The "robot" mystifies modern audiences, but it's based on an old coin-operated gas cooker. Rather than getting billed for your gas usage, at one time in the UK you would literally put coins in the appliances or a central meter to pay as you go. Rather than having a meter reader, the utility would collect the coins.
The Red Stapler: The last of the creameries manufacturing the centuries-old Wensleydale cheese were teetering on the edge of closure in the early '90s, until they received a chance mention in A Grand Day Out. Noticing the increased interest, the creamery persuaded Aardman Animation to endorse a Wallace and Gromit-branded cheese, which worked to rebuild Wensleydale into a thriving product worldwide.
Troubled Production: Nick Park began making the film in 1982, all by himself. Two years later he had only finished ten minutes. In 1985 he scored a job at Aardman Animations and the film was finished four years later. Peter Sallis recorded his dialogue as Park began to animate it, and when Park rang him six years later to tell him the film was finished he dropped a Precision F-Strike.

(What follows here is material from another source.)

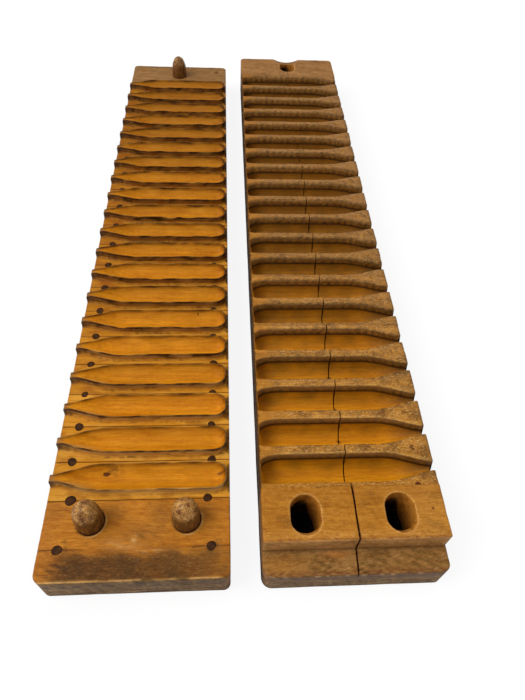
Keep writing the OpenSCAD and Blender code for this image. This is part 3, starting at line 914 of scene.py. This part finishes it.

The original story was that Wallace and Gromit were going to go to the Moon and there were going to be a whole lot of characters there. One of them was a parking meter attendant, which was the only one that remained – the robot cooker character – but there were going to be aliens, and all sorts. There was going to be a McDonalds on the Moon, and it was going to be like a spoof Star Wars. Wallace was going to get thrown into prison and Gromit was going to have to get him out. By the time I came to Aardman, I had just started doing the Moon scene and somebody told me, "It's going to take you another nine years if you do that scene!" so I had to have a check with reality and cut that whole bit out. Somehow, I had to tie up the story on the Moon and finish the film.